Start

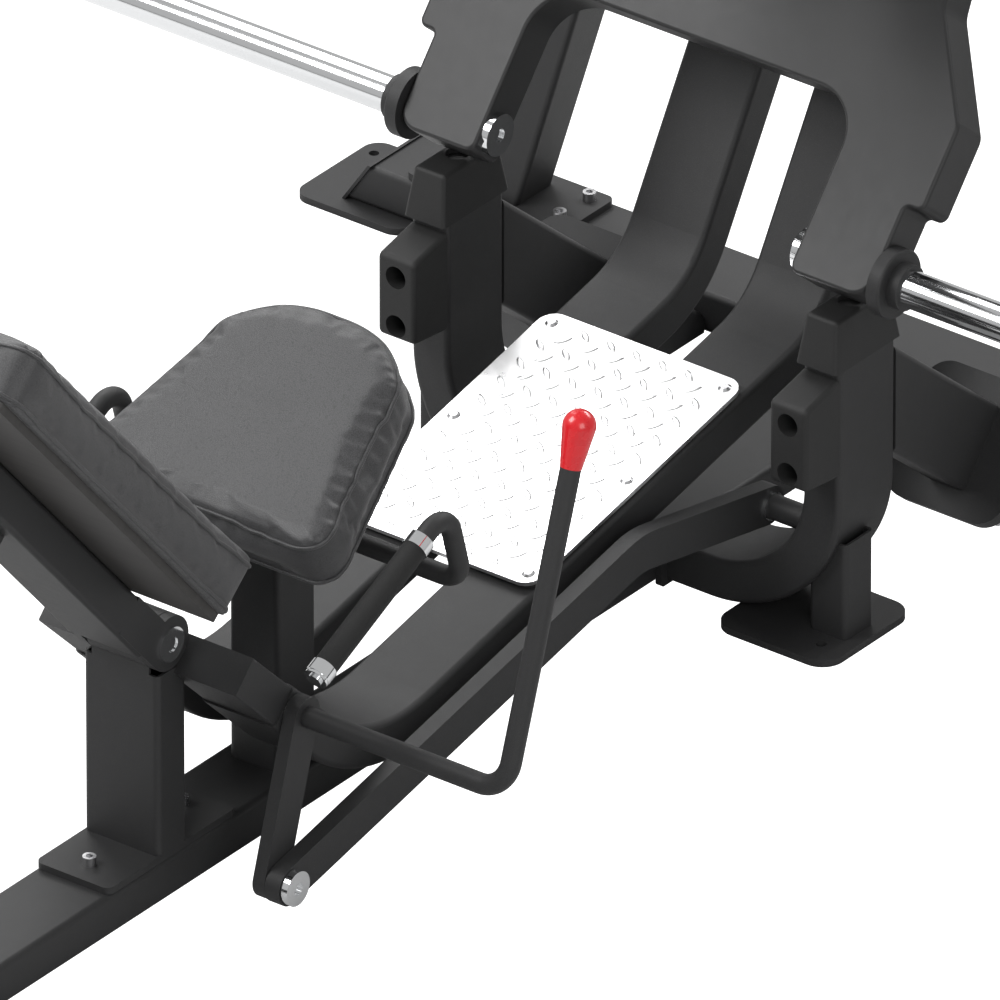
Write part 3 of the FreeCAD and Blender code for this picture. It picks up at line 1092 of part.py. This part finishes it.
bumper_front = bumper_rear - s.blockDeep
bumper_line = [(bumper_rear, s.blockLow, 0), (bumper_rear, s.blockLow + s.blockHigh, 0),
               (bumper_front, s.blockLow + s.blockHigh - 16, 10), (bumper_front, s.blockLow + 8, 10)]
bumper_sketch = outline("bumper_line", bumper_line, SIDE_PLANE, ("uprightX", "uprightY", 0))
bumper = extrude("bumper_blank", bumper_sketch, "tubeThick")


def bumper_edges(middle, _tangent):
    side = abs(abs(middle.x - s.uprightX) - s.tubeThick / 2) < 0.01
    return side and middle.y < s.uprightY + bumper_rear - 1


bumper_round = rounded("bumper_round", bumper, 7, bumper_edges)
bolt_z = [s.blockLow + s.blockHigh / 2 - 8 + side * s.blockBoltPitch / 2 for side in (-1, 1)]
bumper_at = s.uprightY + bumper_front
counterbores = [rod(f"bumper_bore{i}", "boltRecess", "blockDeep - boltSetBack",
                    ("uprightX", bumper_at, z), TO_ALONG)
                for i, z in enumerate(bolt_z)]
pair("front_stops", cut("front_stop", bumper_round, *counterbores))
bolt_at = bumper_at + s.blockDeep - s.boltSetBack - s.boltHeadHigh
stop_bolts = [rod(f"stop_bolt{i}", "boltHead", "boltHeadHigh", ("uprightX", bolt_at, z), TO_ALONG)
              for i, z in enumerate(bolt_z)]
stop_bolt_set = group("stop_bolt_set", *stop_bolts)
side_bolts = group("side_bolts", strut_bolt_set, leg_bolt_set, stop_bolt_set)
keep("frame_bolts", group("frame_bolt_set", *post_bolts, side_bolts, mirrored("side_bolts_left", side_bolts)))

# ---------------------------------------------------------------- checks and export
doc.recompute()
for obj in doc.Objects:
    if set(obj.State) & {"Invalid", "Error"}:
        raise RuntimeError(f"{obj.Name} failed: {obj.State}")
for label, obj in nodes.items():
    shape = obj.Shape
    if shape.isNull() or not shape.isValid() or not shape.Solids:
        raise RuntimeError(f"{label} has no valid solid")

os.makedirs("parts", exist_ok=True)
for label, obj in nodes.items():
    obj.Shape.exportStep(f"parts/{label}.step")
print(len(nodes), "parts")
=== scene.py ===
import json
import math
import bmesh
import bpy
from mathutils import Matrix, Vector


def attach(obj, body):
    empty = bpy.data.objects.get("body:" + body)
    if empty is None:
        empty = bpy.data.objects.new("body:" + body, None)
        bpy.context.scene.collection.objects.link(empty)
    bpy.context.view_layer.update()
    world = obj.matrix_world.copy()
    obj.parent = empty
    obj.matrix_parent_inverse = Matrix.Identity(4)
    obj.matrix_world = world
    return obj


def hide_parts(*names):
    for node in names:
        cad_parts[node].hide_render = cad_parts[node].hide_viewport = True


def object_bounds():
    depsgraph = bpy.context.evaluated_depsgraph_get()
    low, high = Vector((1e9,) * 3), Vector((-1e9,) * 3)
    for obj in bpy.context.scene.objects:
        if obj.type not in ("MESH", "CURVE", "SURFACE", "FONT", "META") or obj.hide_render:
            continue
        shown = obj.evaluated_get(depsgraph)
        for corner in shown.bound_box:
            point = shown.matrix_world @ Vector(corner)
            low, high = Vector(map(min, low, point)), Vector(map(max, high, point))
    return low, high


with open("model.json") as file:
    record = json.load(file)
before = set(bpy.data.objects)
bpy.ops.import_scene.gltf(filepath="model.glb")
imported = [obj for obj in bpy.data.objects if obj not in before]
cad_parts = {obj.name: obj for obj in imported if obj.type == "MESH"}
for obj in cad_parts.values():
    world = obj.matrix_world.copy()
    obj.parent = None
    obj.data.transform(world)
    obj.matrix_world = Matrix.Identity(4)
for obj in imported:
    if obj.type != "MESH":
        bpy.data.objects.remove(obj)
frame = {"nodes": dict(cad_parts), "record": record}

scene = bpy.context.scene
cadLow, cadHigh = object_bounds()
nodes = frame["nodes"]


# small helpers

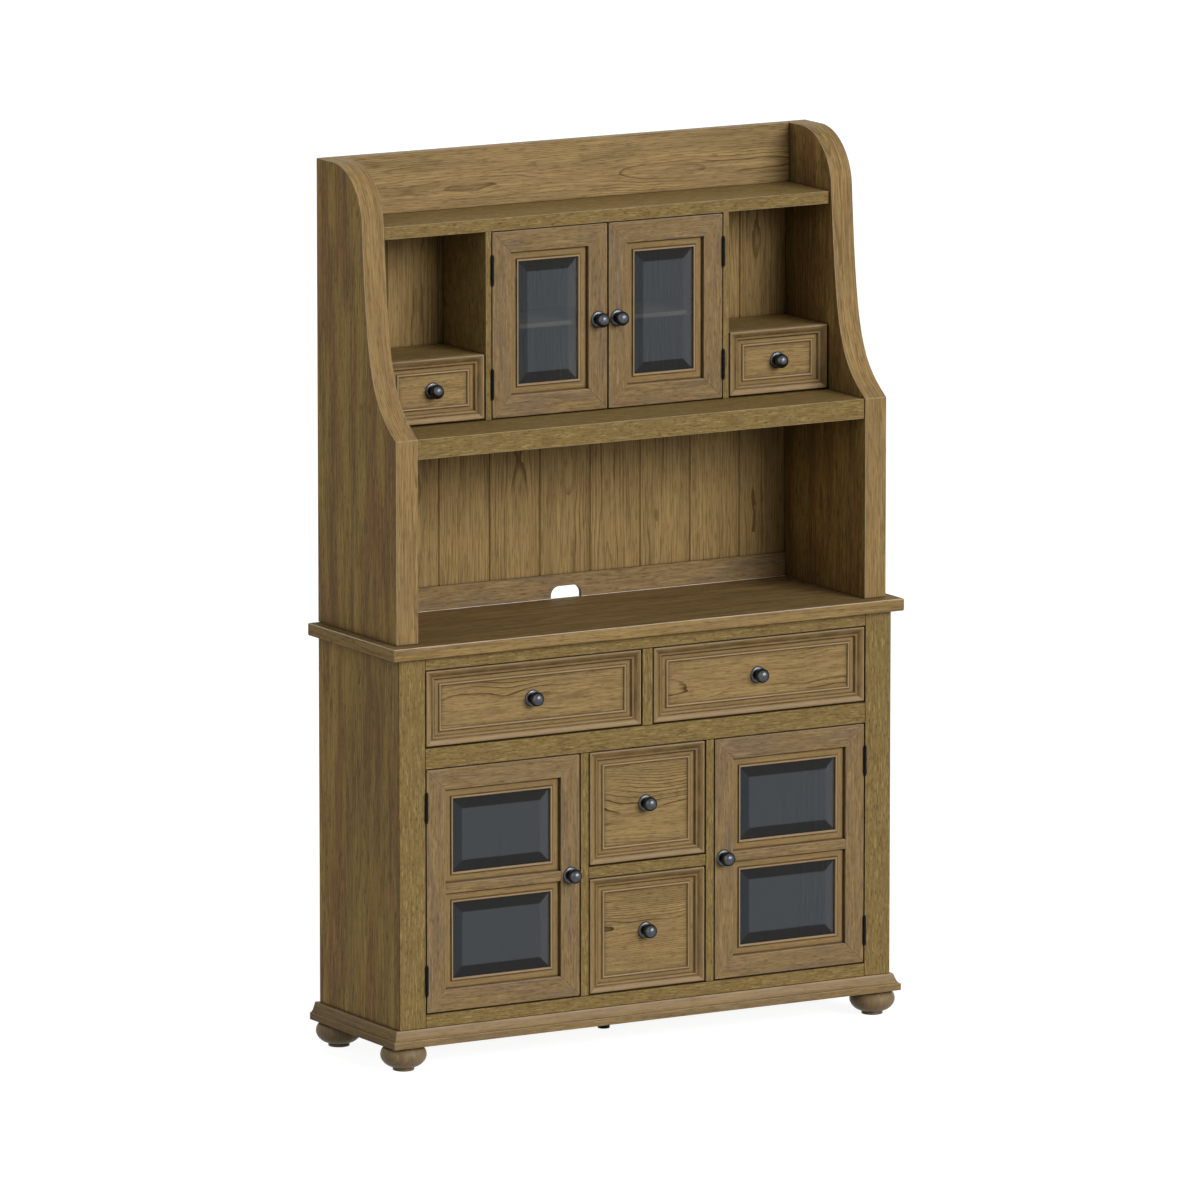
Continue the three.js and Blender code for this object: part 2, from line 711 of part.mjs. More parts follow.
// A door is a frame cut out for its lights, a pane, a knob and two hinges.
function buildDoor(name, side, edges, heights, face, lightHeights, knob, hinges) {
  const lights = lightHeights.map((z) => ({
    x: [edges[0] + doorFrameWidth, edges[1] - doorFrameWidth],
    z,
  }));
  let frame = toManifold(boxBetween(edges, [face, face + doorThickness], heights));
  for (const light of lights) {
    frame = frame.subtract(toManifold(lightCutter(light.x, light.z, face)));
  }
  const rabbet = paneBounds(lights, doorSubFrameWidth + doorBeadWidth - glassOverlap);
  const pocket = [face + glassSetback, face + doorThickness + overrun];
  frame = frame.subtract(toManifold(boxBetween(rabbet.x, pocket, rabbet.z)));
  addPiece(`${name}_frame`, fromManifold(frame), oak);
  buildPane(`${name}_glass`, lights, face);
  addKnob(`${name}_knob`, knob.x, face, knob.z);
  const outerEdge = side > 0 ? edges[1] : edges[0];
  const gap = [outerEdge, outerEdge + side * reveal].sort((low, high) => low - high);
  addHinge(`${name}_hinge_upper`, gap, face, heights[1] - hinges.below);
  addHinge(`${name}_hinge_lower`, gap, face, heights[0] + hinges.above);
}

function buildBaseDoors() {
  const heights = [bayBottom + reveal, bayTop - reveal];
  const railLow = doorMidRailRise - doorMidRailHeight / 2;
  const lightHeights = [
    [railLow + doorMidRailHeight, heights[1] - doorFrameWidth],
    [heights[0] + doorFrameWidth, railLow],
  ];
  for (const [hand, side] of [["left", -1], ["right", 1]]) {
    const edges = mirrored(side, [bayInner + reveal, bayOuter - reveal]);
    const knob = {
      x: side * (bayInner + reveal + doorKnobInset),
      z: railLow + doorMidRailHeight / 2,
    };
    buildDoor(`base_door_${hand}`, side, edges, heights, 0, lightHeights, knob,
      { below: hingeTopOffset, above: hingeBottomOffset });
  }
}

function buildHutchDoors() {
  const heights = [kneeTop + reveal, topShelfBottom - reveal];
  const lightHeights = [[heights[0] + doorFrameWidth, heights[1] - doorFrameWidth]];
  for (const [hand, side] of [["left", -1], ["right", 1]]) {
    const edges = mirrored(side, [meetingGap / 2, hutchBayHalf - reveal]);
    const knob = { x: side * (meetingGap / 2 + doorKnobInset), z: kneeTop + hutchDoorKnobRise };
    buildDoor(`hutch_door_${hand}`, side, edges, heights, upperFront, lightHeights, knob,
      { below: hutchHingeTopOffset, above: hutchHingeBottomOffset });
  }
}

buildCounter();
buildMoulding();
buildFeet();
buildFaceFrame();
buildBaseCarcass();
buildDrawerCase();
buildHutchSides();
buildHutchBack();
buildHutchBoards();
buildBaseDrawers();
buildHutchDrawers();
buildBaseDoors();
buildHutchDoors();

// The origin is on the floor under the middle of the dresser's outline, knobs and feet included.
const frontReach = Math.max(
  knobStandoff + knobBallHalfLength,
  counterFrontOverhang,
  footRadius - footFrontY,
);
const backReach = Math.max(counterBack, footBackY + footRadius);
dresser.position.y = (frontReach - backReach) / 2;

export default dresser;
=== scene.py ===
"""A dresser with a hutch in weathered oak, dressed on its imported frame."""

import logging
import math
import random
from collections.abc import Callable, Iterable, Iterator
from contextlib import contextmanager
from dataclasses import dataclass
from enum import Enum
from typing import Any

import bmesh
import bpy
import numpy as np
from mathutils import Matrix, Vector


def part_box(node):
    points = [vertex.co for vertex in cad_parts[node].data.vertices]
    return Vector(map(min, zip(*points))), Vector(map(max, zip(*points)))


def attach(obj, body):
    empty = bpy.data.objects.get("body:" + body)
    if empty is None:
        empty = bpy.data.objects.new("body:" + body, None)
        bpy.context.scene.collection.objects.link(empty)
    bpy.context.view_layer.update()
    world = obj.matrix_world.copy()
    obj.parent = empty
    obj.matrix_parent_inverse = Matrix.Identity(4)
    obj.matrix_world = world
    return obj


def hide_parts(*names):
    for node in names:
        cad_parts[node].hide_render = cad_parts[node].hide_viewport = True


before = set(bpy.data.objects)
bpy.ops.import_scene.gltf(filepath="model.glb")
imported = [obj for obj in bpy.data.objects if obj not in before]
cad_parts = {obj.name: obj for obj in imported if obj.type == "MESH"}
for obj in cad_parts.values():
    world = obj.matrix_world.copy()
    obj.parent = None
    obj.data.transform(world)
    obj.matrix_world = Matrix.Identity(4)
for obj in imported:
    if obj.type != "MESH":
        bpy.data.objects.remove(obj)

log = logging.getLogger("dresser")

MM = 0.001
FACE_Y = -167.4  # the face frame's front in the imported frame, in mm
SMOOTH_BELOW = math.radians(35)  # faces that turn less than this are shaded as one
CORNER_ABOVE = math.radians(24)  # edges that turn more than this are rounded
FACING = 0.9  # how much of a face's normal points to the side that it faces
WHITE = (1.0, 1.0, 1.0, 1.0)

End

### Directions for this task
Only the number is wanted: how many lines in the data include the string "json"?

### Task answer
3